Adaptive physiology and functional nutrition

Physiology, the study of the mechanisms of the body, spanning from cellular and metabolic biochemistry to overall function, is being transformed by the impact of recent advances in molecular biology, and in analytical technology.

The physiology of the organism can be changed by external influences such as environmental change, changes in diet, or illness. The term 'adaptive' denotes the focus on the mechanisms by which the physiological state of the individual is changed by these external influences, in ways that are in general beneficial, hence adaptive.

Sport, Health and Exercise (SHE) performs internationally significant research in this area as well as functional nutrition in particular investigating micro-nutrients on health benefits such as magnesium and polyphenols.

The main strands of the research involve

  • Studies on the mechanism of action of micro-nutrients.
  • Studies on changes in metabolomic profile in serum and/or urine following consumption of specific micro-nutrients.
  • Immune responses in elite swimmers.
  • Nutritional supplementation on sports performance.
  • Thermoregulatory responses to exercise.
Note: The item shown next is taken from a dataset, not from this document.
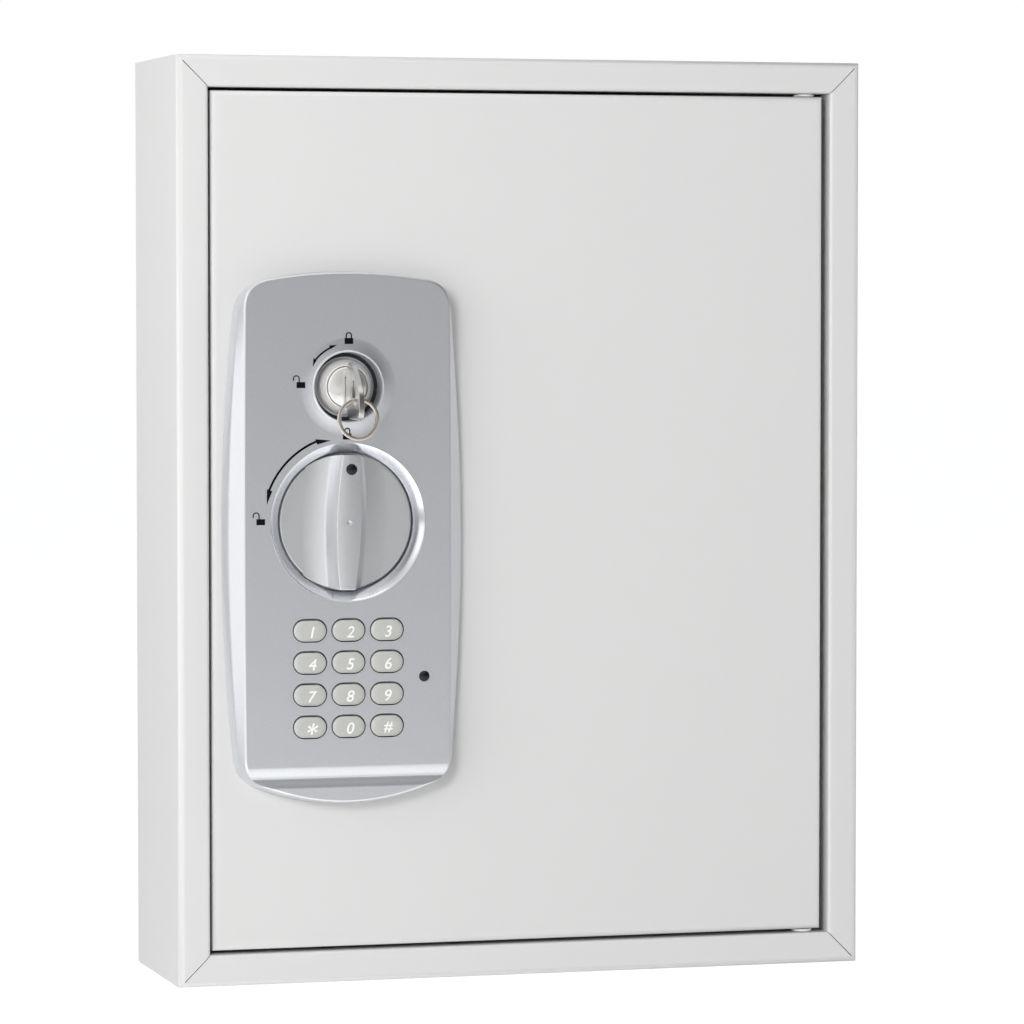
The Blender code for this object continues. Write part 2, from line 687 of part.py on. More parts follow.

Current and recent projects

  • Investigating the cardiometabolic effects of cherry juice in metabolic syndrome individuals.
  • Effect of carbohydrate ingestion and mouth rinsing on sports performance.
  • Cooling strategies on fencing performance in both able bodied and wheelchair fencers.
  • Health benefits of magnesium supplementation.
  • Immune responses in elite swimmers.
  • Critical power in running and cycling.


The group have several collaborations with other institutions such as the University of Central Lancashire, the University of East London and Coventry University.

We have ERASMUS programmes established with Institut Nacional d’Educació Física de Catalunya (INEFC) and HAN University of Applied Sciences. The group also has links with British Fencing, British Swimming and several professional football clubs.

Further collaborations are also on going with the Center for Magnesium Research and Education in Hawaii.